Proof: By equicontinuity, for every $x \in X$, there is a neighbourhood $U_x$ of $x$ such that $|f(x) - f(y)| < \epsilon/3$ for all $y \in U_x, f \in \mathscr{F}$. By compactness, there exist points $x_1,\ldots,x_n \in X$ such that the corresponding open neighbourhoods $U_1,\ldots, U_n$ cover $X$. Now, suppose $f,g \in \mathscr{F}$ have $|f(x_i) - g(x_i)| < \epsilon/3$ for all of the values $i = 1 ,\ldots, n$. Fix an arbitrary $x \in X$. Since the $U_i$ cover $X$ there is a particular value $i$ for which $x \in U_i$. We have then $$ |f(x) - g(x)| \leq |f(x) - f(x_i)| + |f(x_i) - g(x_i)| + |g(x_i) - g(x)| < \epsilon,$$ as desired.

Now we easily get:

Claim: Let $X$ be a compact Hausdorff space and let $(f_\lambda)_{\lambda \in \Lambda}$ be an equicontinuous net in $C(X)$ converging pointwise to $f \in C(X)$. Then, $f_\lambda \to f$ uniformly.

Proof: Let $\mathscr{F} = \{f_\lambda : \lambda \in \Lambda\} \cup \{f\}$, an equicontinuous set in $C(X)$. Given an $\epsilon > 0$, find $x_1, \ldots,x_n$ as in the above claim.

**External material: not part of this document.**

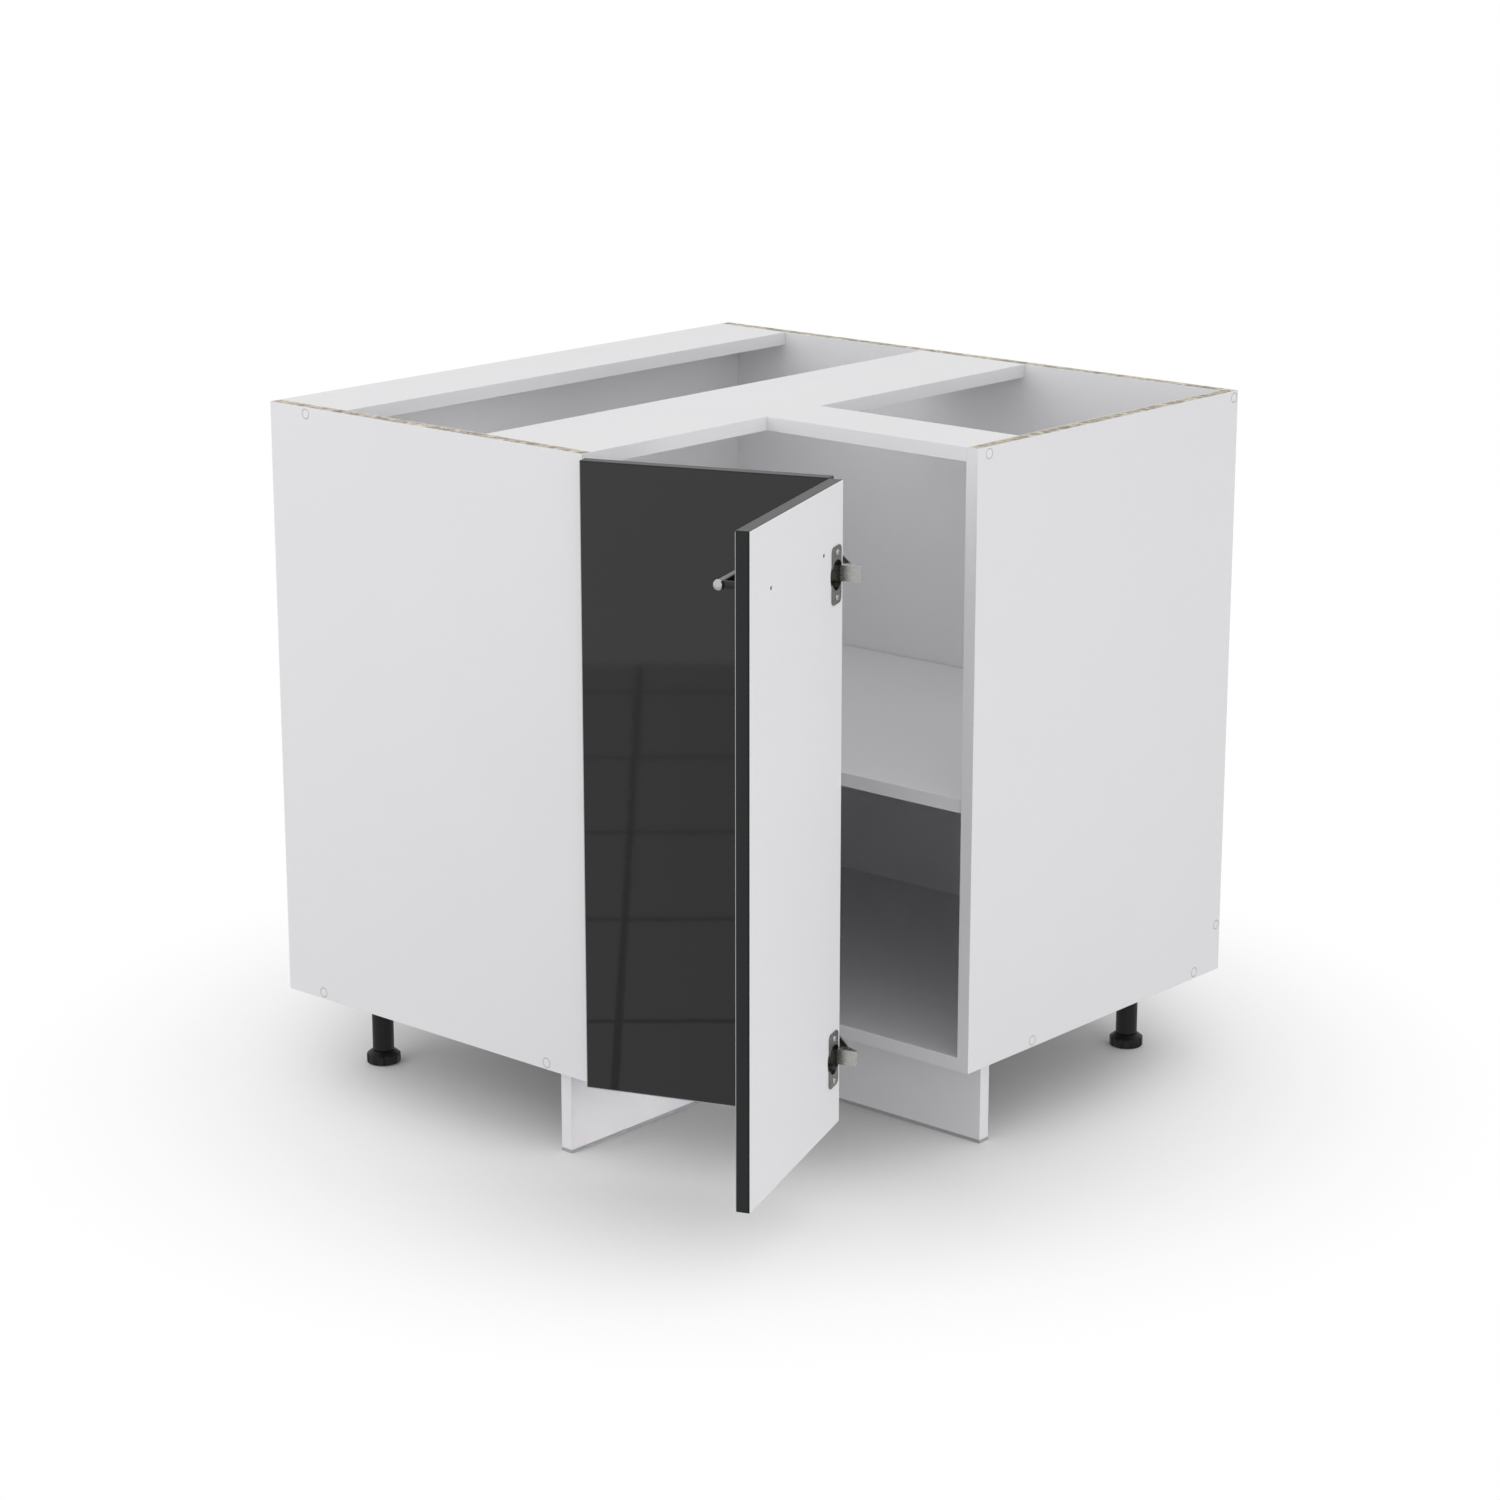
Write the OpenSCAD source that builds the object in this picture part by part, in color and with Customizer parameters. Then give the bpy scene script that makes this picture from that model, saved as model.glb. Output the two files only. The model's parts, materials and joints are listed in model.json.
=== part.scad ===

Since $f_\lambda \to f$ pointwise, there exist $\lambda_1,\ldots,\lambda_n \in \Lambda$ such that $|f_\lambda(x_i) - f(x_i)| < \epsilon/3$ when $\lambda \geq \lambda_i$. Since $\Lambda$ is directed, there is a $\lambda_0 \geq \lambda_1,\ldots,\lambda_n$. When $\lambda \geq \lambda_0$ we have $|f_\lambda(x_i) - f(x_i)| < \epsilon/3$ for $i=1,\ldots,n$ so that, by the above claim, $\|f_\lambda - f\|_\text{uniform} < \epsilon$. Thus, $f_\lambda \to f$ uniformly as desired.